July 12 – We also managed to visit Artistic Milliners’ SFI Star Fades washing facility, which was great to see.
July 12 – We ended the day with more vintage shopping, this time visiting Zip Stevensons’ workshop—trying not to buy too much. It was also this day we visited FedEx and sent a 23 kg box home full of vintage.
July 13 –
We headed out of LA in the morning and went to San Francisco. After arriving, we went across the river to Oakland and visited our friend Jeremy from Standard and Strange shop.
July 13 – Before we could settle, we headed to fellow denim designer’s workshop August Larson. We will be doing a number of sewing workshops later in the year with August in his studio in collaboration with Standard and Strange, so this was a chance to meet the him and see the space. Of course, any chance to sew I did. I did a one-piece fly workshop for August as he was interested in my method of sewing—of course I obliged.
July 13 – We then headed back to Standard and Strange shop and in the evening, and I did my denim history/denim future talk. While planning our USA trip, I was asked by Jeremy if I could do a talk in his Oakland and New York Stores.
July 13 – This was mostly to B2C, so it was a joy to update the public on many things about our industry—plus it gave them a chance to ask questions.
July 13 – I also managed to pick up a rare Ooe Yofukuten duck sample, which was a total treat with a fourth variation of the continuous one-piece fly—something I will document in my denim making book!
July 14 – One of the highlights of the entire trip was visiting the Levi’s archive. This entire West Coast trip was all about this day. We were extremely lucky and honoured to have spent over two hours in the archive with Tracey Panek, the Levis historian.
July 14 – We manged to see a number of rarest pieces Levi’s has, and I documented them for our upcoming denim book.
July 14 – We then met with fellow denim designer and educator Julian Prince Dash. We have been friends for many years, so it was lovely to finally meet him. The next morning, Julian took us to San Francisco denim manufacturing cut and sew factory called Sky Blue, where a number of U.S. brands make their denim garments.
July 16 – We hit a few more vintage shops and saw an exhibition at Legion of Honor Museum.
July 19 – Now in New York, we had breakfast with the one and only Tricia Carey, then went to our first meeting with Cone Denim.
July 19 – We also saw Soorty Showroom and met the wonderful Loren Cronk.
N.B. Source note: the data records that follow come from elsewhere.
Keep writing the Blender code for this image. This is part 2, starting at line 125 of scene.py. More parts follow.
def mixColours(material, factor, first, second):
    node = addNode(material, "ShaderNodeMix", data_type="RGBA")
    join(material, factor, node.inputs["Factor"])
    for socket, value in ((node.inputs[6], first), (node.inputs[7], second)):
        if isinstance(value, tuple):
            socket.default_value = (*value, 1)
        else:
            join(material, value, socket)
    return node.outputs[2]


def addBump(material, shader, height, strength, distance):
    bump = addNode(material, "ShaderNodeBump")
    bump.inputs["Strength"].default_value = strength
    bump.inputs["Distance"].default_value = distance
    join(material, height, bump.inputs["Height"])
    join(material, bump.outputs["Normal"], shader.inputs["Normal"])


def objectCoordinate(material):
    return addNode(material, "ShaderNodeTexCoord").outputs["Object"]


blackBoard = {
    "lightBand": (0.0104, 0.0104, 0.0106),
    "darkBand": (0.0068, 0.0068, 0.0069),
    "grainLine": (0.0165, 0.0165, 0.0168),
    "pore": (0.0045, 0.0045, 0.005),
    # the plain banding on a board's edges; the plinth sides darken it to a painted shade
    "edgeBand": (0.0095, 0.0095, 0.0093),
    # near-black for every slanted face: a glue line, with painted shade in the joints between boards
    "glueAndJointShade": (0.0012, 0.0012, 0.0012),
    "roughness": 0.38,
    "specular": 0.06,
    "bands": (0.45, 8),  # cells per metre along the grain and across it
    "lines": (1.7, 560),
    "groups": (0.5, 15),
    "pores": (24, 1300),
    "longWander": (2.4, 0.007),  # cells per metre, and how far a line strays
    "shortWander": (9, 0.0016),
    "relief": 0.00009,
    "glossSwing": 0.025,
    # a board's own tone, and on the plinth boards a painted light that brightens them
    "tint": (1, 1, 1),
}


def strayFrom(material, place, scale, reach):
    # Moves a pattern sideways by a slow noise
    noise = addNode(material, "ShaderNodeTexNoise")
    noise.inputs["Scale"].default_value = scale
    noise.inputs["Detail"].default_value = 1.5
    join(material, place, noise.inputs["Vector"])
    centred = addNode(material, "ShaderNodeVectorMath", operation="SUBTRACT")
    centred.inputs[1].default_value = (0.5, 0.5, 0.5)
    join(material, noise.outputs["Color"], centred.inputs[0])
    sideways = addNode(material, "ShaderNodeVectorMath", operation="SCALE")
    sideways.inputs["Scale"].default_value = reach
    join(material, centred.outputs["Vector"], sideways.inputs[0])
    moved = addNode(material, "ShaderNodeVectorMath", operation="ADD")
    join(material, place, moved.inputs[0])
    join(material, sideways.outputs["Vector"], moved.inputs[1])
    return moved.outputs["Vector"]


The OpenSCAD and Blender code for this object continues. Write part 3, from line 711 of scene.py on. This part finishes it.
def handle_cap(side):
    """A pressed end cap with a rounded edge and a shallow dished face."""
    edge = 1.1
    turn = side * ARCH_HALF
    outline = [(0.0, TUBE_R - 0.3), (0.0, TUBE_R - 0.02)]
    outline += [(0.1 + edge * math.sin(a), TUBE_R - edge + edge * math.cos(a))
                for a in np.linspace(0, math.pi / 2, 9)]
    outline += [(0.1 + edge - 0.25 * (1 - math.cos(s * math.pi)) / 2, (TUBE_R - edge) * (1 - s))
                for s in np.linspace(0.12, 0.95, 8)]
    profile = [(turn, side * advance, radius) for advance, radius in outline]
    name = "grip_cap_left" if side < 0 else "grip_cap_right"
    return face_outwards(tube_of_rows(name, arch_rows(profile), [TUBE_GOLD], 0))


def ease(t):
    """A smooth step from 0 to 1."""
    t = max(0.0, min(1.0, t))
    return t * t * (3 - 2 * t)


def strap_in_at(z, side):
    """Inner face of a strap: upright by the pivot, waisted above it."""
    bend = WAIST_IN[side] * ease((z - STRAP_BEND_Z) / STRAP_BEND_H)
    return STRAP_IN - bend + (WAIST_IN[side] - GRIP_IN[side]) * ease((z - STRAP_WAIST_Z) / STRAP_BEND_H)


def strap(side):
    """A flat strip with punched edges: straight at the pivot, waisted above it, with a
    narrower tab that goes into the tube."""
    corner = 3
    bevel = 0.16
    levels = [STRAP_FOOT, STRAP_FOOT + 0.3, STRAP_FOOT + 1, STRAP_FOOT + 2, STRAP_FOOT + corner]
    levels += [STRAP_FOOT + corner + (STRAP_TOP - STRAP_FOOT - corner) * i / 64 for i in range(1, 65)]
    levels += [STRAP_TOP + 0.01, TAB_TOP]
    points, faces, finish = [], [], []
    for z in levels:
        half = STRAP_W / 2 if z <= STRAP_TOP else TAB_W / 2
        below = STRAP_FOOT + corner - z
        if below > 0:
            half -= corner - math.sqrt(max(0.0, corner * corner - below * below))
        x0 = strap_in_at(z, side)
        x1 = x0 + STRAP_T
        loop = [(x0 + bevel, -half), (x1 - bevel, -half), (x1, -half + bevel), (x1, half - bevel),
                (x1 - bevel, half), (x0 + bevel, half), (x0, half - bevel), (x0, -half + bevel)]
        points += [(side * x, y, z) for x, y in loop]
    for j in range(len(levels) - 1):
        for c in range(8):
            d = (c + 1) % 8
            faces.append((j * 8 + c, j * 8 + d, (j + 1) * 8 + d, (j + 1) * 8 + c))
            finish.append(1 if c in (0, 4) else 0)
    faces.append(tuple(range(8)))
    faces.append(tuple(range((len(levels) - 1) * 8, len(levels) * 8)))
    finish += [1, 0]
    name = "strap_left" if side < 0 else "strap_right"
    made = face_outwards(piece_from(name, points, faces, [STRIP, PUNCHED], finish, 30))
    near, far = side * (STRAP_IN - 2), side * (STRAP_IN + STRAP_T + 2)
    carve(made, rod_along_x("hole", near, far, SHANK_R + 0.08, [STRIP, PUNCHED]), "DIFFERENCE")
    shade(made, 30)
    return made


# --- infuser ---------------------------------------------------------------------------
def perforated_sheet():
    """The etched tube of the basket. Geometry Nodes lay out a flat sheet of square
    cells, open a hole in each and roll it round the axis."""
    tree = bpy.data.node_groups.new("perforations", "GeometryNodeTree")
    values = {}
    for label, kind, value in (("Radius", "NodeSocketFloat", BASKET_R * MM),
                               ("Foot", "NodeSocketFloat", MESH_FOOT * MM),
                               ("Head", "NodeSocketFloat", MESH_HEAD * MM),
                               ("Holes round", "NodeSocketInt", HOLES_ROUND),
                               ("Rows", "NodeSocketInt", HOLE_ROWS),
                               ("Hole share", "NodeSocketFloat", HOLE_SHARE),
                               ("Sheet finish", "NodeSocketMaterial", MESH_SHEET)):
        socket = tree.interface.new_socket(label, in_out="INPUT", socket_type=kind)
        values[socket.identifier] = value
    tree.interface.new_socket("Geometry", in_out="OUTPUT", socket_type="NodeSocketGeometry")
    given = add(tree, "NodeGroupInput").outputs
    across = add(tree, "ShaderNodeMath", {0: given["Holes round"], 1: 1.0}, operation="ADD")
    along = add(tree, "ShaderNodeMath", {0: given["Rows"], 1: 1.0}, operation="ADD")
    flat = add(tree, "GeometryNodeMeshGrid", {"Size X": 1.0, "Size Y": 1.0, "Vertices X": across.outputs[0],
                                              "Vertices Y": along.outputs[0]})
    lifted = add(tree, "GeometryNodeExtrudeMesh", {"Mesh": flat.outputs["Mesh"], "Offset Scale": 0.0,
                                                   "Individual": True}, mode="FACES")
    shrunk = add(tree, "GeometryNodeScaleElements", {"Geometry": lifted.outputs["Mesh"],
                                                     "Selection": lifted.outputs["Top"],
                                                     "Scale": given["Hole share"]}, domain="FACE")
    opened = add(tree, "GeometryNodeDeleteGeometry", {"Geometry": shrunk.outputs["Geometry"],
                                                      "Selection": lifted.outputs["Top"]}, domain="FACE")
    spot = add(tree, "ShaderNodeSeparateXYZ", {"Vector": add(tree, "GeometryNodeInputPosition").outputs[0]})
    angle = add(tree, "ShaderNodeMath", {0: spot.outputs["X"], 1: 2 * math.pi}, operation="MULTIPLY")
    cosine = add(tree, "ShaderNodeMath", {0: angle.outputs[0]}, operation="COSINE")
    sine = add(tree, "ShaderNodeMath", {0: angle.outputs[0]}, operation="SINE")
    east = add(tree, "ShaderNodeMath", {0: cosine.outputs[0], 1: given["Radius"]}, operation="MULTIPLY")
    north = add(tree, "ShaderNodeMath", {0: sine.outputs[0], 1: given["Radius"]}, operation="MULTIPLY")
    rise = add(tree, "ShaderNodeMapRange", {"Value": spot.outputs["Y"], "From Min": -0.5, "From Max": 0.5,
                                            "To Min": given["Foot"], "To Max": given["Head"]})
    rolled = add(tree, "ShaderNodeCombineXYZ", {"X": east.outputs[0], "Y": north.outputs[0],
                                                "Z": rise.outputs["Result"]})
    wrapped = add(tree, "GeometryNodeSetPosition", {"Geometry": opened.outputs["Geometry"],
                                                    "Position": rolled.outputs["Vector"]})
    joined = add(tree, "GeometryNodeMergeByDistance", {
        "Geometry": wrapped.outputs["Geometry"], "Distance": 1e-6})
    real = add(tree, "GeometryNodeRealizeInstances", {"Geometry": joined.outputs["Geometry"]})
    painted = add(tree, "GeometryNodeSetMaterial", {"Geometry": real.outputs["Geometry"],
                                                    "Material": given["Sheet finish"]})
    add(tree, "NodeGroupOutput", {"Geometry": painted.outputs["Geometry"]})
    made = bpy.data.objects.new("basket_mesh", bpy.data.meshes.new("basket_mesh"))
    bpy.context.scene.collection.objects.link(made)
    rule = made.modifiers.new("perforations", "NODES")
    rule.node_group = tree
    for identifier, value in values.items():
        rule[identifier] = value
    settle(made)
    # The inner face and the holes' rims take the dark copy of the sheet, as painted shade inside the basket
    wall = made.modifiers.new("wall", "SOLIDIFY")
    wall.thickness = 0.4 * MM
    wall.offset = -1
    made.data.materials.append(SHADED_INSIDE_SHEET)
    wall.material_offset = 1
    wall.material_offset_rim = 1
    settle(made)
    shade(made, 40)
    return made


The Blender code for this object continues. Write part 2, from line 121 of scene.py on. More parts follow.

July 19 – We manged to hit a few more important denim stores—RRL and Blue in Green were some of the highlights.
July 20 – Day one of Kingpins New York. We met clients and caught up with denim friends. We also saw an amazing archive by Monique Buzy Pucheu.
July 21 – Kingpins New York day two.
After the show we went to Special Denim Art exhibition by AGI Denim.
July 22 – We visited Danielle Elsener, zero waste denim master, in her zero waste factory in Brooklyn. We also took along friends Cone Denim’s Pierette and Soorty’s Ebru and Eda to see the amazing studio.
July 24 – We arrived in Canada. We headed to Niagara Falls and did some vintage shopping
July 25 – We met with fellow denim designer Ben Viapiana. We saw his studio and filmed him making a jean. We also headed to vintage sewing machine shops.
July 27 – We met our amazing colleague and friend Ani Wells. We also went vintage shopping around Toronto and met with vintage specialist Rogerio from Flashback Vintage.
July 29 – Aug. 4 – We ended our trip and went to two locations in Mexico on a six-day film shoot for Cone Denim.